Lifestyle and getting pregnant
Once, I was in the car, travelling with friends through the lovely landscapes of southern France. Most of them were highly educated women, singles over 30, ambitiously pursuing their careers and moving from one country to another with each new job…and all with a vague idea of changing their lifestyle some day – settling down, getting pregnant, and having a family.
As I happened to be the only one working in the cellular biology field, soon many questions were turned to me, and I found myself struggling to answer some really hard ones:
What does my lifestyle have to do with biological clock?
Can’t science do something about that?
Maybe medicine in five or ten years will be able to change it?

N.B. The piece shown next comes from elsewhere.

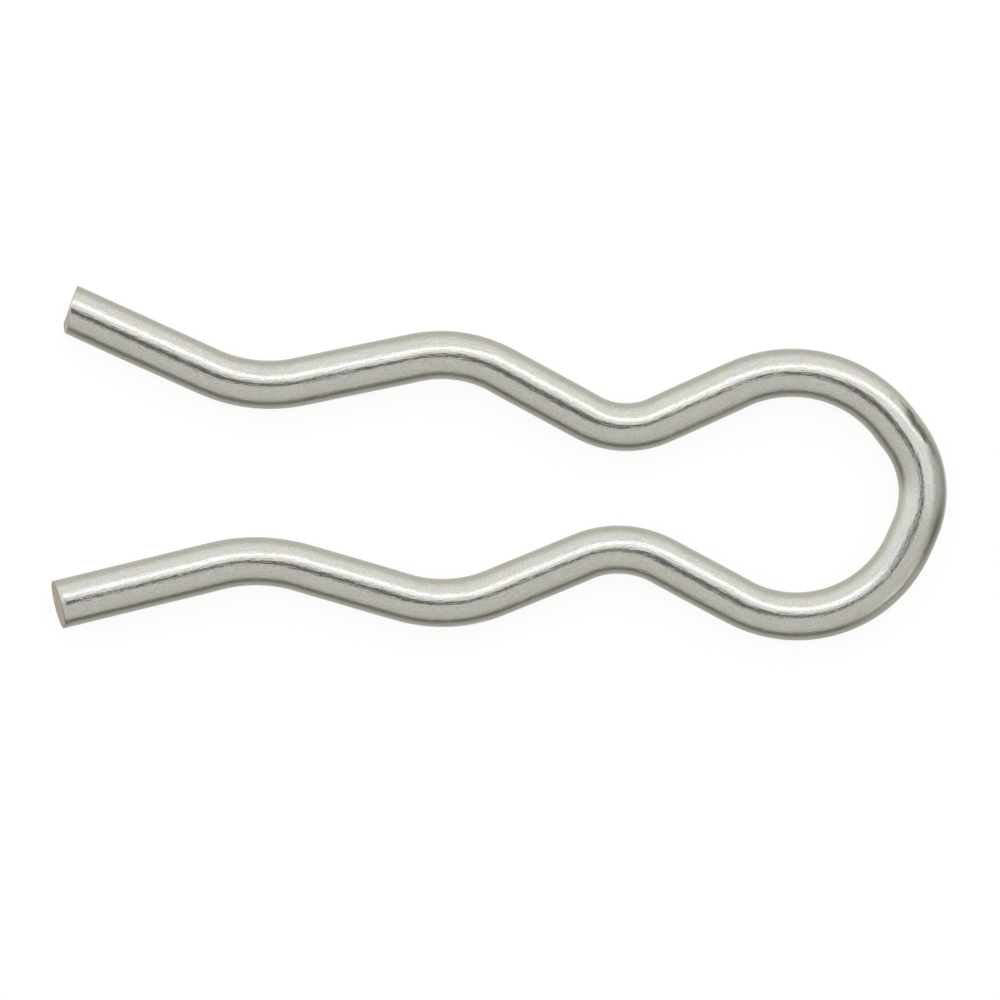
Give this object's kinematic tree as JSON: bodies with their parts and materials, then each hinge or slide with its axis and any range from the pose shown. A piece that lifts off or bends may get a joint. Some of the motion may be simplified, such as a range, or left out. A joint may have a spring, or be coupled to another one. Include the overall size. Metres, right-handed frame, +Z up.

My dear friends were (like myself once) so used to the fact that modern medicine saves lives and performs miracles where it once seemed impossible, that they refused to even consider the possibility that there might be things in Heaven and on Earth that a human hand could not change.
From their questions, I first learned that many were not aware of the fact that women are already born with ALL the eggs they will ever have. This pool of eggs (ovarian reserve) becomes activated with the first menarche, continues for the next 20–30 years (individually set) and then runs out.
This is very different from the situation in men, where sperm cells are fully renewed every couple of months.
Having heard this, one friend (also in her early 30s) commented that she only recently became aware that women have something as weird as eggs and actually sees something undignified in that fact (and this being on a level that has nothing to with this topic, I must add, I agree with her).
Relating our lifestyle to getting pregnant can be a hard story to tell.
How can she activate and refresh her decades-old ovarian reserve? How to improve egg quality?
Why is it that freezing and thawing works so well for sperm, but not for the eggs?
What is FSH and what are FSH levels indicating? What are the symptoms of menopause?
As much as the explanations were making sense, still I felt that some of my friends were holding onto hope that a proper medical procedure will be invented soon to enable us to get pregnant after age 35, or whenever we decide to, and this funny conversation will become redundant.